Eugenio Montale “In limine”: analisi, commento e parafrasi. (Da Ossi di Seppia)

Godi se il vento ch’ entra nel pomario
vi rimena l’ ondata della vita:
qui dove affonda un morto
viluppo di memorie,
orto non era, ma reliquario.

Il frullo che tu senti non è un volo,
ma il commuoversi dell’ eterno grembo;
vedi che si trasforma questo lembo
di terra solitario in un crogiuolo.

Un rovello è di qua dall’ erto muro.
Se procedi t’ imbatti
tu forse nel fantasma che ti salva:
si compongono qui le storie, gli atti
scancellati pel giuoco del futuro.

Cerca una maglia rotta nella rete
che ci stringe, tu balza fuori, fuggi!
Va, per te l’ ho pregato, – ora la sete
mi sarà lieve, meno acre la ruggine…

PARAFRASI

1-5. Il pomario(un frutteto) è luogo di memorie, dunque di conservazione di reliquie o resti d’un passato perduto.
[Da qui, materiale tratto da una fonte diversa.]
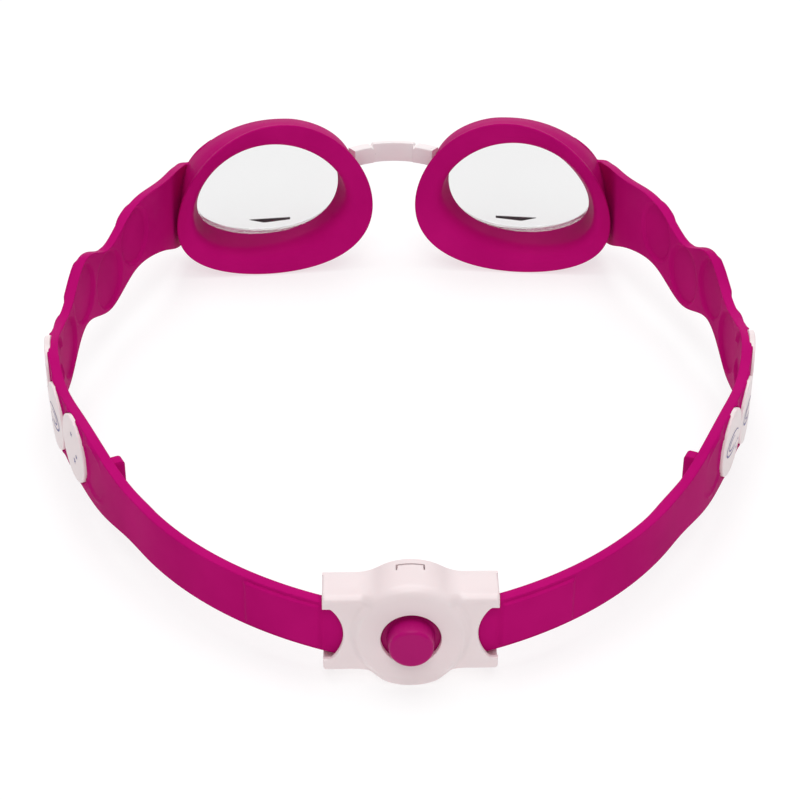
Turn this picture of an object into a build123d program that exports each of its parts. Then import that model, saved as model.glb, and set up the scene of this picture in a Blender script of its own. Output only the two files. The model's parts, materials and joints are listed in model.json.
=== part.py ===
from build123d import *
from math import atan2, cos, degrees, hypot, pi, radians, sin
import os

# Children's swim goggles: two soft eyecups on a nose bridge, a one-piece strap
# on each side and a push-button clip that locks the straps behind the head.
# The goggles are drawn as worn: +X to the wearer's right, +Y to the front (lenses),
# +Z up, X = 0 on the plane of symmetry, Y = 0 at the clip and Z = 0 at the lower
# edge of the rear strap.  The last section sets them down on a table.

# ---------------------------------------------------------------- driving sizes
STRAP_HEIGHT = 10.0
STRAP_THICKNESS = 1.95
STRAP_MIDDLE = STRAP_HEIGHT / 2

REAR_RADIUS = 70.0               # outer face of the rear strap, seen from above
REAR_CENTRE = (-12.4, 67.4)      # its centre, for the right-hand strap

SPOT_DIAMETER = 12.6             # shallow dimples inside the strap
DISC_DIAMETER = 13.3             # pale discs set in its outer face
DISC_THICKNESS = 1.3
POCKET_DEPTH = 0.45

TAIL_THICKNESS = 1.0
TAIL_HEIGHT = 6.0
TAIL_GAP = 0.3                   # between the strap and its tail

CUP_CENTRE = (28.4, 4.3)         # middle of the eyecup, X and Z
CUP_TILT = -18.0                 # degrees, its long axis falls outwards
CUP_EGG = -0.188                 # how much the outer end is slimmer than the nose end
LIP_CENTRE = (27.65, 3.95)
LIP_TILT = -14.9
LIP_LENGTH = 22.8                # half length and half height of the seal's lip
LIP_HEIGHT = 18.5
LIP_EGG = -0.167
LIP_DROOP = -1.48                # both ends of the lip sink below its middle
LIP_TURN = 6.0                   # degrees, the lip follows the side of the face
LIP_Y = 156.0
FRAME_BACK_Y = 161.0
FRAME_FRONT_Y = 169.5
LENS_CENTRE = (29.6, 4.6)
LENS_TILT = -20.0
LENS_LENGTH = 18.3
LENS_HEIGHT = 13.0
LENS_THICKNESS = 1.6
LENS_RADIUS = 58.0
LENS_TOP_Y = 171.5

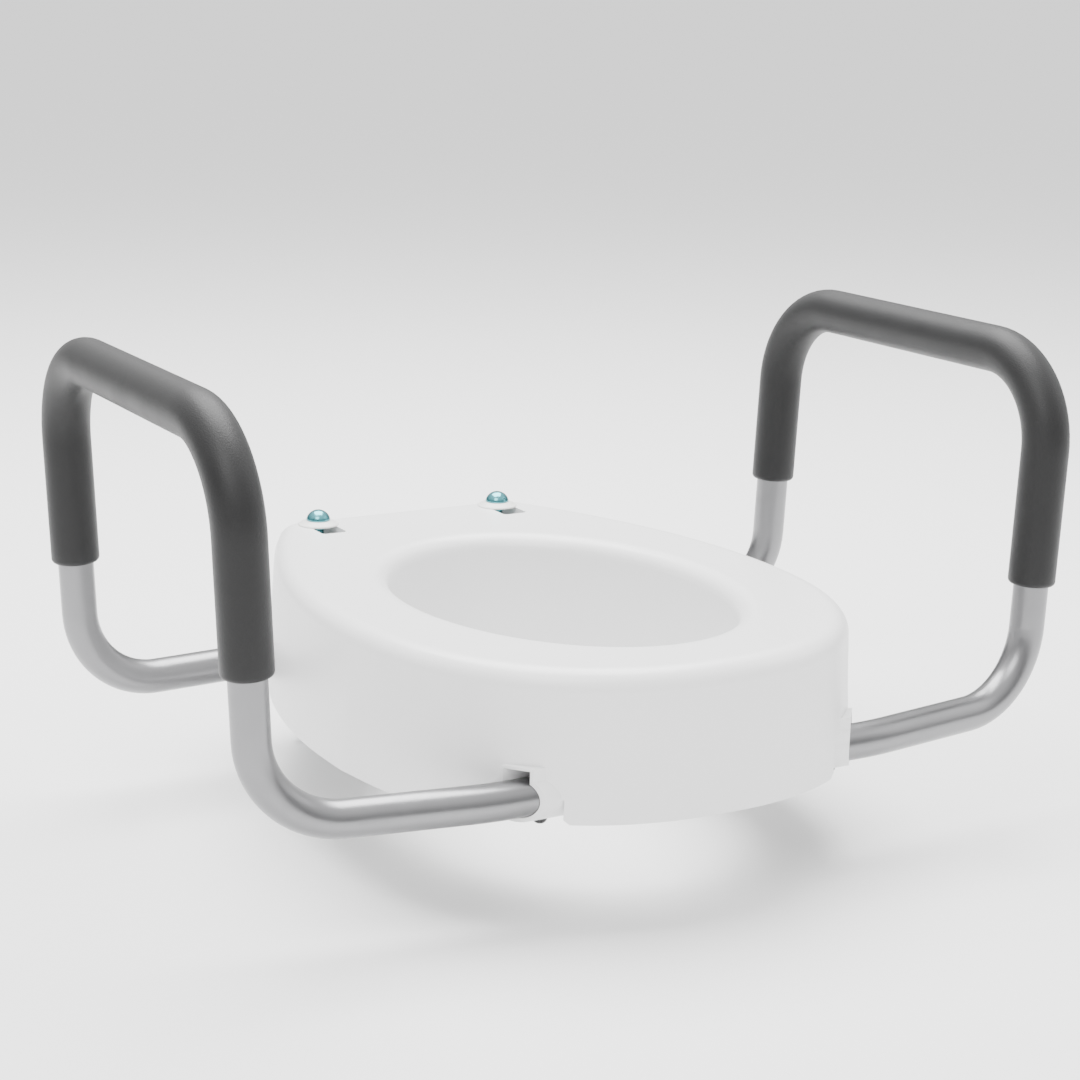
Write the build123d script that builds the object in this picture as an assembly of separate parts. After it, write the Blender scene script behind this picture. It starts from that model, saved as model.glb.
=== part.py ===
from build123d import *
import os
from math import cos, pi, radians, sin, tan

# ---------------------------------------------------------------------------
# Raised toilet seat with removable armrests.  Millimetres.
# The origin lies midway between the two seat bolts, on the plane of the bowl
# rim.  -Y points to the nose of the seat and +Z is up.  Left and right are as
# seen from in front of the nose, so left is -X and right is +X.
# ---------------------------------------------------------------------------

# Riser moulding: outside shape
pad_stand_off = 2.5          # the rubber pads hold the skirt this far off the rim
riser_height = 88.9
skirt_z = pad_stand_off
deck_z = skirt_z + riser_height
side_half_width = 165.5      # at the widest place, on the skirt
widest_y = -218.0
nose_length = 190.0          # from the widest place to the nose
nose_power = 2.3             # roundness of the nose, 2 is an ellipse
back_taper = 59.5            # narrowing of each side between widest_y and the bolts
back_y = 21.0
back_corner_r = 22.0
side_draft = 6.2             # the deck is narrower than the skirt by this at each side
end_draft = 0.8
outer_lip_r = 12.0
wall = 2.6
deck_wall = 3.0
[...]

D’improvviso un colpo di vento vi riconduce il flusso della vita, come potenzialità che si dischiude di nuovo, come natura che si continua a vivere anche nell’uomo, di là da ogni delusione esistenziale. Qui la vicenda biografica è calata dal poeta nel correlativo degli oggetti evocati.
6-9. continuano i segni favorevoli: un frullo come d’ali, che è lo scuotersi delle radici della realtà, tramuta il pomario da reliquiario in crogiuolo: il recipiente in cui si formano i metalli per imprimere loro una forma. Il sussulto di speranza diviene incentivo a una nuova invenzione dell’esistenza.
10-14. Un…. Muro: l’orto è circondato da un muro erto, che nella poesia monta liana significa l’impossibilità d’ogni slancio del pensiero e della vita di là da esso. Al di qua del muro c’è soltanto il chiuso tormento di una memoria che concresce su se stessa come sentimento della perenne vanificazione di ogni atto, di ogni sogno, di ogni speranza. Solo procedendo oltre, solo, cioè abbandonando il torpore della memoria si può forse trovare un fantasma salvifico. Probabilmente quest’immagine del fantasma allude alla precarietà d’ogni salvazione, all’ambiguità dei segni che sembrano annunciarla. Dietro il muro, nel rovello e dunque nel viluppo di memorie, si compongono storie e gesti del passato, cancellati poi dalla memoria per confluire nel giuoco del futuro. Il futuro appare pertanto come un ripetersi in variate combinazioni,ma pur sempre vane, della vicenda passata. Esso è, insomma, la vita di sempre: un insieme di mosse conosciute, un destino inerte, privo di reale invenzione e di libertà.
17-18. sete: la brama sempre insoddisfatta di liberazione, ruggine: il rovello di restare prigioniero d’un passato e d’una assenza di speranza.

Breve Analisi

La lirica, scritta forse nel ’24, quando il libro si veniva costruendo, fu posta all’inizio per presentarne la tematica profonda. Il paesaggio – il pomario – allude a una vita chiusa in un cerchio immutabile, fra una rete di confine difficilmente valicabile e un viluppo di memorie, spente, che della vita segnano il continuo dissolversi e perdurare solo come angosce di tempo perduto. Forse è ancora possibile incontrare un evento insperato, inatteso che porti la salvezza; ma questo potrà essere soltanto il ritrovamento d’una maglia rotta che consente di fuggire da una vita in autentica, ferma come un destino. Il poeta parla a un’immagine di donna viva nella sua coscienza; per lei invoca la salvezza, di cui dispera per sé. Fuor di metafora: soltanto l’amore può rompere la catena di atti e gesti vani e in autentici che chiamiamo vita; ma esso è ancora una possibilità per la donna, non per il poeta, che non sa o non può trovare la forza per un riscatto. La situazione si ripeterà anche nei due libri successivi, sospesi fra una disperazione arida e impeti di speranza, affidati a figure femminili che assumono un compito salvifico, sempre, tuttavia, precario.